* start *
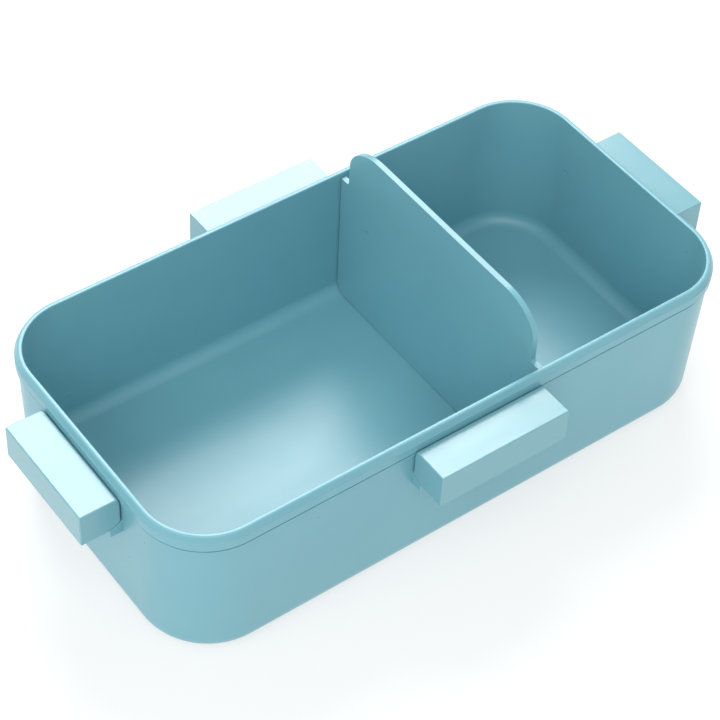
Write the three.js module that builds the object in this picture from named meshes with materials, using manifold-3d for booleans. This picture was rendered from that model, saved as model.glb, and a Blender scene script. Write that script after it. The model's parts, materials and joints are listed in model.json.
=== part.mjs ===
// A bento lunch box with its lid off: one moulded container, a lift-out divider, and four clasps
// that swing on hinge bars moulded into the container's walls.
// Millimetres, +Z up, +X towards the small compartment, origin at the middle of the underside.
import * as THREE from "three";
import { mergeVertices } from "three/addons/utils/BufferGeometryUtils.js";
import Module from "manifold-3d";

// Container
const mouthLength = 164.8; // inside of the mouth, along X
const mouthWidth = 82.6; // inside of the mouth, along Y
const mouthCornerRadius = 16; // inside of the mouth, in plan
const containerHeight = 45;
const wallThickness = 1.5;
const floorThickness = 1.8; // above the recess in the underside
const wallDraft = 0.5; // how far the walls lean in between the mouth and the base
const baseCornerRadius = 19; // outside, in plan, at the base
const baseFillet = 5; // outside edge between the walls and the underside
const floorFillet = 3.5; // inside edge between the walls and the floor

// Rim: a rounded lip stands on a ledge, and a fine groove runs under the ledge's band
const lipWidth = 1.2;
const lipHeight = 1.9;
const ledgeWidth = 0.8;
const bandHeight = 2.3;
const grooveHeight = 0.4;
const grooveDepth = 0.4;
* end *
[TASK BRIEF] Your task is to print the whole listing again exactly.

[SOLUTION FOR THIS TASK]
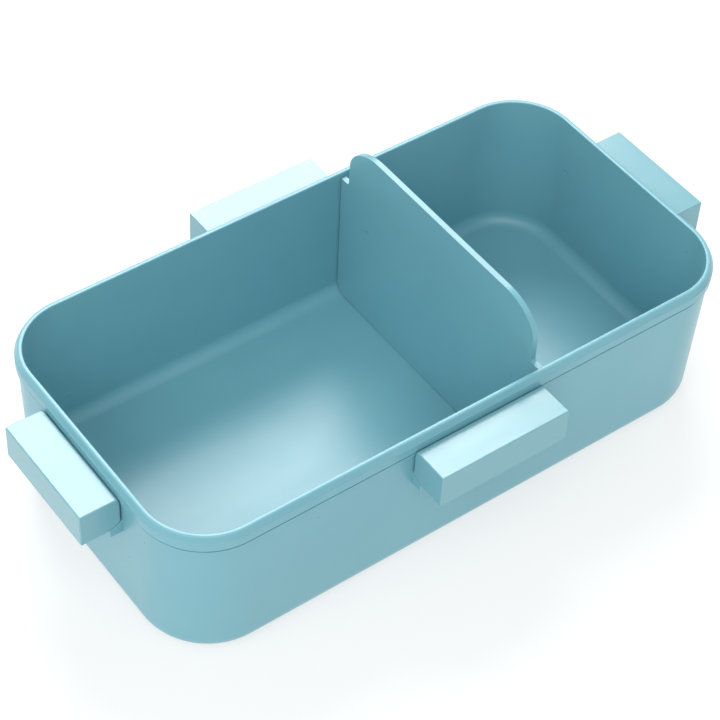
Write the three.js module that builds the object in this picture from named meshes with materials, using manifold-3d for booleans. This picture was rendered from that model, saved as model.glb, and a Blender scene script. Write that script after it. The model's parts, materials and joints are listed in model.json.
=== part.mjs ===
// A bento lunch box with its lid off: one moulded container, a lift-out divider, and four clasps
// that swing on hinge bars moulded into the container's walls.
// Millimetres, +Z up, +X towards the small compartment, origin at the middle of the underside.
import * as THREE from "three";
import { mergeVertices } from "three/addons/utils/BufferGeometryUtils.js";
import Module from "manifold-3d";

// Container
const mouthLength = 164.8; // inside of the mouth, along X
const mouthWidth = 82.6; // inside of the mouth, along Y
const mouthCornerRadius = 16; // inside of the mouth, in plan
const containerHeight = 45;
const wallThickness = 1.5;
const floorThickness = 1.8; // above the recess in the underside
const wallDraft = 0.5; // how far the walls lean in between the mouth and the base
const baseCornerRadius = 19; // outside, in plan, at the base
const baseFillet = 5; // outside edge between the walls and the underside
const floorFillet = 3.5; // inside edge between the walls and the floor

// Rim: a rounded lip stands on a ledge, and a fine groove runs under the ledge's band
const lipWidth = 1.2;
const lipHeight = 1.9;
const ledgeWidth = 0.8;
const bandHeight = 2.3;
const grooveHeight = 0.4;
const grooveDepth = 0.4;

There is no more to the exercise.